1. https://github.com/buger/goreplay
One of the early observations from my co-founder Nate was there are 3 key ingredients to testing in a SOA environment [1]
* Automation
* Dependencies
* Data
While goreplay has a form of automation, it doesn't help you with dependencies (no mocking), and the data is either streamed or locked in a special file format. Of course like any open source project there's pieces of the solution but you have to assemble them. For instance there is no UI, no reports, no pass/fail assertions, no integration with CI system, etc. I'm by no means an expert, there is likely a path to combine with other open source projects to fulfill those.
Our stuff isn't perfect, but we primarily see overlap with the automation capability of Speedscale and the goreplay project.
[1] https://speedscale.com/2020/02/06/triplethreat/
(edited formatting)
Wondering how do you deal with stateful services? You mention an "analyzer process" for external services, what about internal services?
It seems this would work well at a single service level, but would it also be possible to apply the analysis at both a single service and a group of services? Some form of unit-testing and integration-testing at a service level...

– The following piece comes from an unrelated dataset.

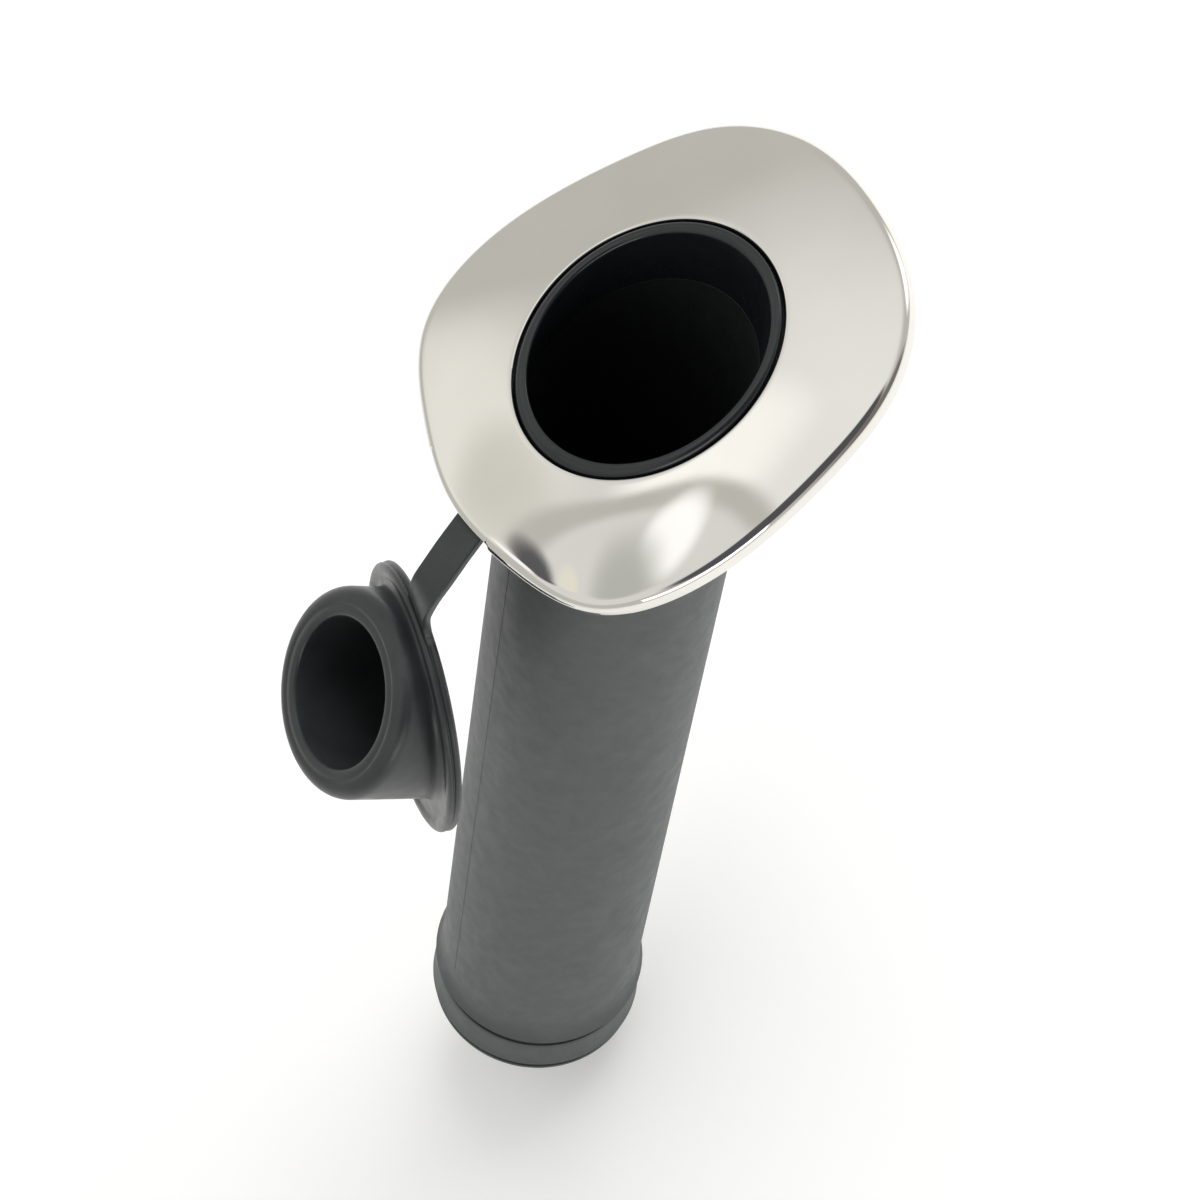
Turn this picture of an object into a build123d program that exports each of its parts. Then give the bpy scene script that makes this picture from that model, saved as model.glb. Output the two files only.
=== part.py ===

We've been down the path of stateful services before and actually reflect the proper state in our responder. Because we control the test that is being played against the system-under-test, we understand the sequence and order of calls that will be made to the downstream system as well.
In addition, the analysis actually captures all outbound services at once. We are able to identify each separate hostname that is invoked and mock them all out as a group. One of our first alphas was stunned that it auto mocked 7 backend systems on the first try.
"Reach new heights with weightless test automation. ProdPerfect is the first autonomous end-to-end (E2E) regression testing solution that continuously identifies, creates, maintains, and evolves E2E test suites via data-driven, machine-led analysis of live user traffic."
Do you have more background on the multi geo use case?
Containers with env vars are easy though!